1. Whenever I come across a Whitman's Sampler, I pick out only the milk chocolate covered caramels. All the rest of the candy in the box is just phooey to me! But alas, I can no longer have candy at all, no sugar! SIGH!
2. When I was in jr. high a fellow student (boy) grabbed my cootchie as I was passing by, I slapped him silly and preceded to kick him in the pistachios. Needless to say, he didn't do that to any of the other girls.
3. On Christmas day my sophomore year of high school I had three boys come over. I had it timed to perfection, but the first boy decided to stay all day. He messed up my schedule, my momma was stessed out and wouldn't let me go to the third boy's grandmother's with him cause the first boy was still there. I was mad, but got what I deserved I guess. My niece's still think I am the date queen after hearing that story. They said there was just no way they could top that.
4. I may be the only woman on the planet that does not think George Clooney is attractive. He just doesn't do it for me. Sorry!
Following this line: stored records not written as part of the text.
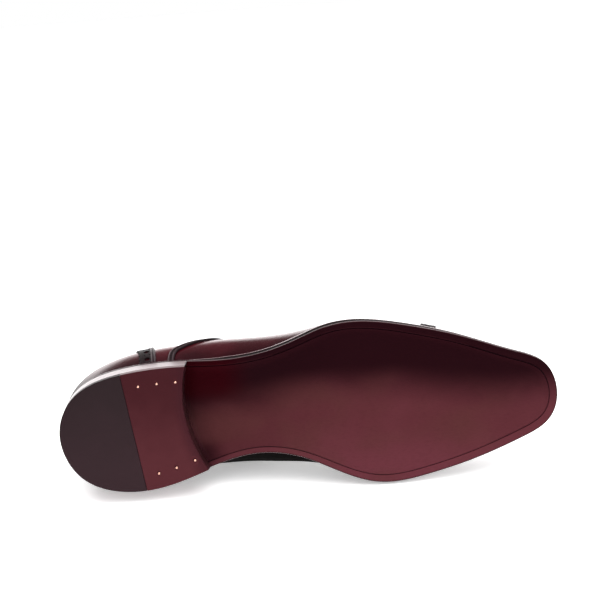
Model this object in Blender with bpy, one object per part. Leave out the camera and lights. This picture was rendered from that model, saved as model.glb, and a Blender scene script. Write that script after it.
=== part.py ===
"""Right oxford shoe: a one-piece leather upper with raised trim bands, on a welted leather sole.

The shoe is modelled upright from the tables of its last, in millimetres.  The empty that carries
every piece then lays it on its inner side, where it rests on the edges of its heel and sole and on
the side of its upper.

Upright, X runs from the back of the heel to the toe, +Y is the inner (medial) side, +Z is up and
the walking faces of heel and sole are at Z 0.  Laid down, +X is still the toe, the sole faces -Y,
the outer (lateral) side is up and the floor is at Z 0.
"""

import math
from collections import namedtuple

import bmesh
import bpy
import numpy as np
from mathutils import Euler, Matrix, Vector

MM = 0.001

# ---------------------------------------------------------------- driving sizes, in millimetres

GAP = 0.3                 # left between two pieces that lie on each other
OUTSOLE_THICK = 5.0
WELT_THICK = 2.6
WELT_STEP = 0.3           # how far the welt's edge lies inside the outsole's
UPPER_WALL = 2.2
INSOLE_RISE = 1.4         # how far the insole stands above the welt

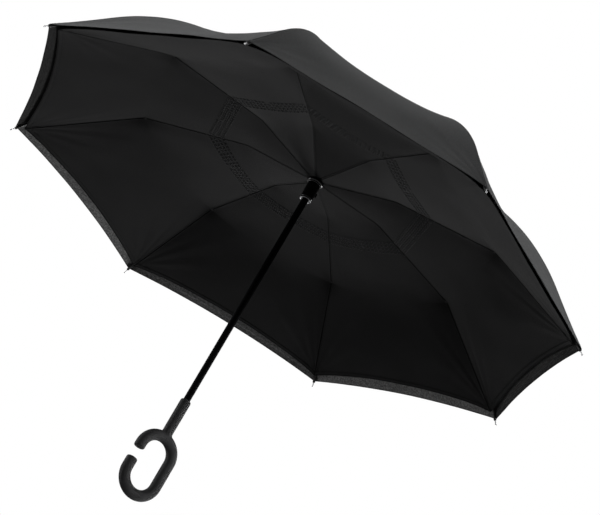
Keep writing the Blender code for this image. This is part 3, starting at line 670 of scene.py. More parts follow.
def prepare_finishes(scene):
    fabric, metals, handle = scene.umbrella_cloth, scene.umbrella_metal, scene.umbrella_handle
    for name, colour, speckle, mottle, sheen in (
        ("inner_cloth", fabric.inner, 0.10, 0.10, 0.02),
        ("outer_cloth", fabric.outer, 0.22, 0.08, 0.05),
        ("coated_lining", fabric.lining, 0.40, 0.10, 0.02),
    ):
        FINISHES[name] = cloth(name, colour, fabric, speckle, mottle, sheen, name == "coated_lining")
    for name, colour, roughness, grain, grain_size, specular in (
        ("black_thread", fabric.thread, 0.8, 0.00008, 0.0004, 0.2),
        ("soft_rubber", handle.rubber, 0.60, 0.000006, 0.00035, 0.012),
        ("gloss_plastic", metals.gloss, 0.18, 0.000004, 0.0012, 0.16),
        ("black_plastic", metals.plastic, 0.45, 0.00001, 0.0004, 0.12),
        ("coated_rod", metals.rod, 0.42, 0.00001, 0.0008, 0.12),
    ):
        FINISHES[name] = moulded(name, colour, roughness, grain, grain_size, specular)
    for name, colour, roughness, brushed, metallic, specular in (
        ("shaft_paint", metals.shaft, 0.5, 0.000004, 0.0, 0.004),
        ("drawn_steel", metals.steel, 0.34, 0.00001, 1.0, 0.5),
        ("bright_chrome", metals.chrome, 0.34, 0.000002, 1.0, 0.5),
        ("satin_nickel", metals.nickel, 0.30, 0.000002, 1.0, 0.5),
    ):
        FINISHES[name] = metal(name, colour, roughness, brushed, metallic, specular)


# Canopies

# A sheet's cells: how many lie across each half, and how they widen towards mid-gore
CELLS = 32
CELL_GROWTH = 1.5
# The narrow row beside each cut, and how near two radii are taken as one
EDGE_ROW = 0.0008
NEARLY = EDGE_ROW / 10
# Rows of the folded hem, as shares of its width from the edge, and where the even rows end before it
HEM_ROWS = (1.08, 1.0, 0.92, 0.6, 0.34, 0.26, 0.1, 0.0)
HEM_CLEAR = 1.25
# Near the hub the folded seam takes this share of the half-gore at most
SEAM_SHARE = 0.35
# The inner seams show faintly at the hub, and fully beyond the vents: where they deepen, and over how far
FAINT_SEAM = 0.25
SEAM_DEEPENS = (0.10, 0.09)

INNER_RINGS = (
    # name, start, end, row pitch, share of its width kept when closed
    ("inner_cuff", CLAMP, 0.030, 0.0035, None),
    ("inner_neck", 0.030, 0.055, 0.005, 0.80),
    ("inner_yoke", 0.055, 0.100, 0.006, 0.42),
    ("inner_panel", 0.100, JOINT[0], 0.0055, 0.23),
    ("inner_skirt", JOINT[0], INNER.end, 0.006, 0.16),
)
OUTER_RINGS = (
    ("outer_cuff", CLAMP, 0.030, 0.0035, None),
    ("outer_neck", 0.030, 0.055, 0.005, 0.70),
    ("outer_yoke", 0.055, 0.110, 0.006, 0.38),
    ("outer_panel", 0.110, KNEE[0], 0.007, 0.15),
    ("outer_skirt", KNEE[0], OUTER.end, 0.006, 0.12),
)

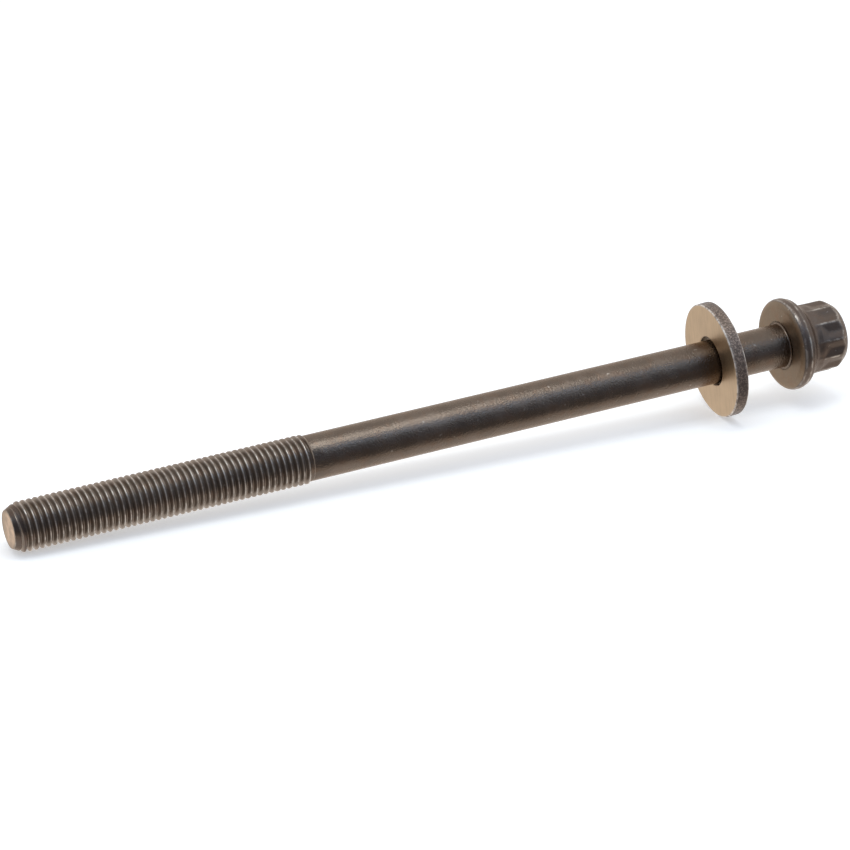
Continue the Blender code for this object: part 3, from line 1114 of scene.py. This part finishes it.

5. I have not taken a bath since maybe before I started high school, or at least since I learned there was such a thing as a shower and the one time I soaked in the garden tub to help relieve some back pain, I abhorred it, because I felt so absolutely filthy. Yecccch! Three words - dead skin cells.
6. In one sitting, I have eaten a whole tub of cake icing without the cake. Can you say diabetic! No wonder I was as big as I was.
I think I will tag someone else with this delicious little gem. Ummmmmm...I pick Gail!